* **EXERCISE PROMPT**
Output each entry exactly; skip nothing.

═══ TASK DATA ═══

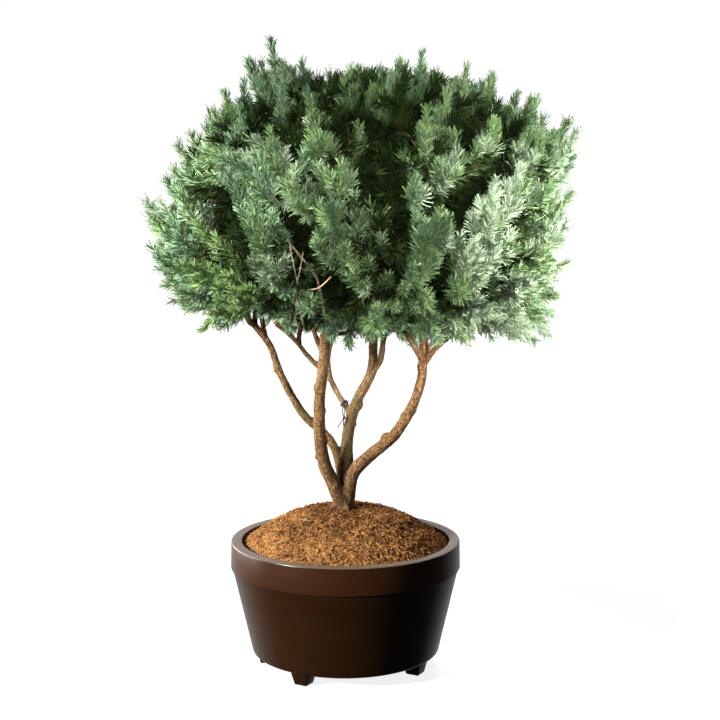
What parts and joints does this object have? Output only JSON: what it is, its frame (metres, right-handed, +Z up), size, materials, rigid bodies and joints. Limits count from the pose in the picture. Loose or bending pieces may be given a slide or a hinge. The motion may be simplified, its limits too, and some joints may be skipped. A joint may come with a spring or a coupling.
{
  "type": "potted scots pine",
  "caption": "Multi-stemmed Scots pine with a broad rounded crown of blue-green needles, in a round brown planter on short feet with a mulch mound.",
  "frame": {"origin": "bottom centre of the whole plant's bounding box, at floor level; the planter's axis is 58 mm to the left of it", "axes": "+Z up; +X to the right and -Y towards the viewer in the picture"},
  "size_m": [1.5068, 1.3128, 2.1625],
  "materials": {
    "planter": "satin dark brown with fine level streaks",
    "mulch": "loose golden-brown bark and coir fibre",
    "bark": "flaky orange-brown bark",
    "needles": "matte blue-green needles"
  },
  "bodies": {
    "root": {"planter": "planter", "planter_foot_1": "planter", "planter_foot_2": "planter", "planter_foot_3": "planter", "planter_foot_4": "planter", "planter_foot_5": "planter", "mulch_mound": "mulch", "trunk": "bark", "bough_front": "bark", "bough_left": "bark", "bough_back": "bark", "bough_right": "bark", "bough_front_left": "bark", "bough_front_side": "bark", "bough_left_side": "bark", "bough_back_left": "bark", "bough_back_right": "bark", "bough_right_left": "bark", "bough_right_outer": "bark", "bough_right_back": "bark", "limb_front": "bark", "limb_upper_front": "bark", "limb_left_front": "bark", "limb_left": "bark", "limb_back_left": "bark", "limb_upper_back": "bark", "limb_back": "bark", "limb_right_back": "bark", "limb_right": "bark", "limb_front_right": "bark", "limb_low_right": "bark", "limb_under_front": "bark", "limb_under_back": "bark", "needles_top": "needles", "needles_upper_1": "needles", "needles_upper_2": "needles", "needles_upper_3": "needles", "needles_upper_4": "needles", "needles_upper_5": "needles", "needles_middle_1": "needles", "needles_middle_2": "needles", "needles_middle_3": "needles", "needles_middle_4": "needles", "needles_middle_5": "needles", "needles_middle_6": "needles", "needles_middle_7": "needles", "needles_middle_8": "needles", "needles_lower_1": "needles", "needles_lower_2": "needles", "needles_lower_3": "needles", "needles_lower_4": "needles", "needles_lower_5": "needles", "needles_lower_6": "needles", "needles_lower_7": "needles", "needles_lower_8": "needles", "needles_under_1": "needles", "needles_under_2": "needles", "needles_under_3": "needles"}
  },
  "joints": []
}
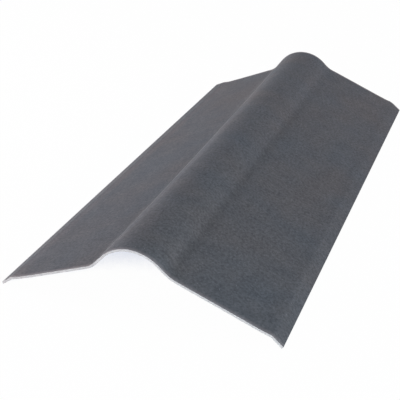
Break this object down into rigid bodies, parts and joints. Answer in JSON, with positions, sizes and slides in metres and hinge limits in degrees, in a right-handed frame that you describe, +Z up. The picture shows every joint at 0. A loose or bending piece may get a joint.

═══

* **OUTPUT FOR THIS TASK**
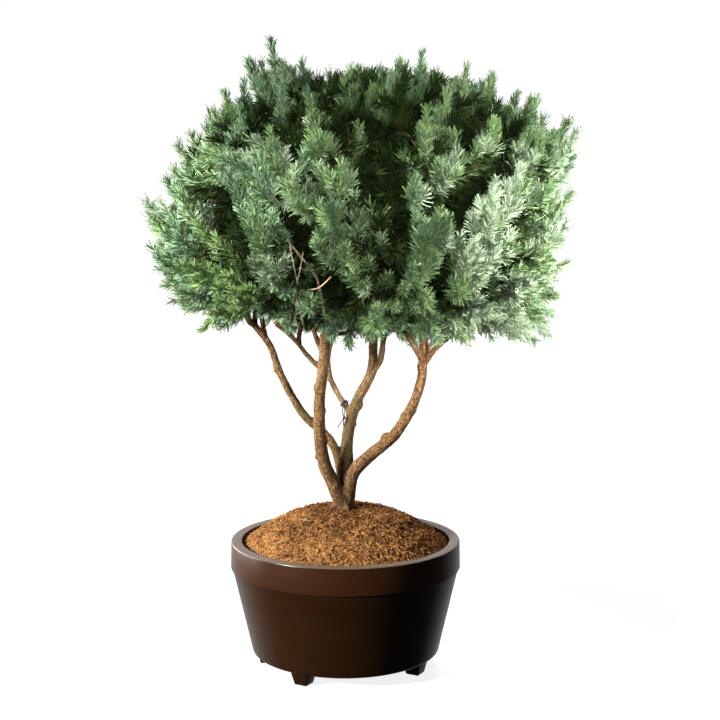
What parts and joints does this object have? Output only JSON: what it is, its frame (metres, right-handed, +Z up), size, materials, rigid bodies and joints. Limits count from the pose in the picture. Loose or bending pieces may be given a slide or a hinge. The motion may be simplified, its limits too, and some joints may be skipped. A joint may come with a spring or a coupling.
{
  "type": "potted scots pine",
  "caption": "Multi-stemmed Scots pine with a broad rounded crown of blue-green needles, in a round brown planter on short feet with a mulch mound.",
  "frame": {"origin": "bottom centre of the whole plant's bounding box, at floor level; the planter's axis is 58 mm to the left of it", "axes": "+Z up; +X to the right and -Y towards the viewer in the picture"},
  "size_m": [1.5068, 1.3128, 2.1625],
  "materials": {
    "planter": "satin dark brown with fine level streaks",
    "mulch": "loose golden-brown bark and coir fibre",
    "bark": "flaky orange-brown bark",
    "needles": "matte blue-green needles"
  },
  "bodies": {
    "root": {"planter": "planter", "planter_foot_1": "planter", "planter_foot_2": "planter", "planter_foot_3": "planter", "planter_foot_4": "planter", "planter_foot_5": "planter", "mulch_mound": "mulch", "trunk": "bark", "bough_front": "bark", "bough_left": "bark", "bough_back": "bark", "bough_right": "bark", "bough_front_left": "bark", "bough_front_side": "bark", "bough_left_side": "bark", "bough_back_left": "bark", "bough_back_right": "bark", "bough_right_left": "bark", "bough_right_outer": "bark", "bough_right_back": "bark", "limb_front": "bark", "limb_upper_front": "bark", "limb_left_front": "bark", "limb_left": "bark", "limb_back_left": "bark", "limb_upper_back": "bark", "limb_back": "bark", "limb_right_back": "bark", "limb_right": "bark", "limb_front_right": "bark", "limb_low_right": "bark", "limb_under_front": "bark", "limb_under_back": "bark", "needles_top": "needles", "needles_upper_1": "needles", "needles_upper_2": "needles", "needles_upper_3": "needles", "needles_upper_4": "needles", "needles_upper_5": "needles", "needles_middle_1": "needles", "needles_middle_2": "needles", "needles_middle_3": "needles", "needles_middle_4": "needles", "needles_middle_5": "needles", "needles_middle_6": "needles", "needles_middle_7": "needles", "needles_middle_8": "needles", "needles_lower_1": "needles", "needles_lower_2": "needles", "needles_lower_3": "needles", "needles_lower_4": "needles", "needles_lower_5": "needles", "needles_lower_6": "needles", "needles_lower_7": "needles", "needles_lower_8": "needles", "needles_under_1": "needles", "needles_under_2": "needles", "needles_under_3": "needles"}
  },
  "joints": []
}
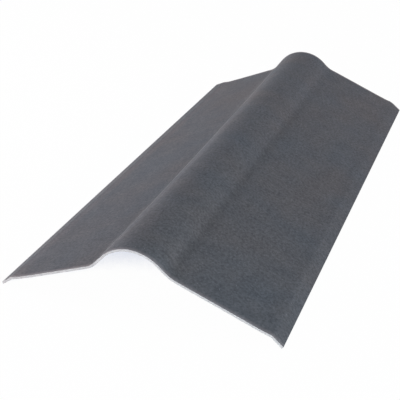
Break this object down into rigid bodies, parts and joints. Answer in JSON, with positions, sizes and slides in metres and hinge limits in degrees, in a right-handed frame that you describe, +Z up. The picture shows every joint at 0. A loose or bending piece may get a joint.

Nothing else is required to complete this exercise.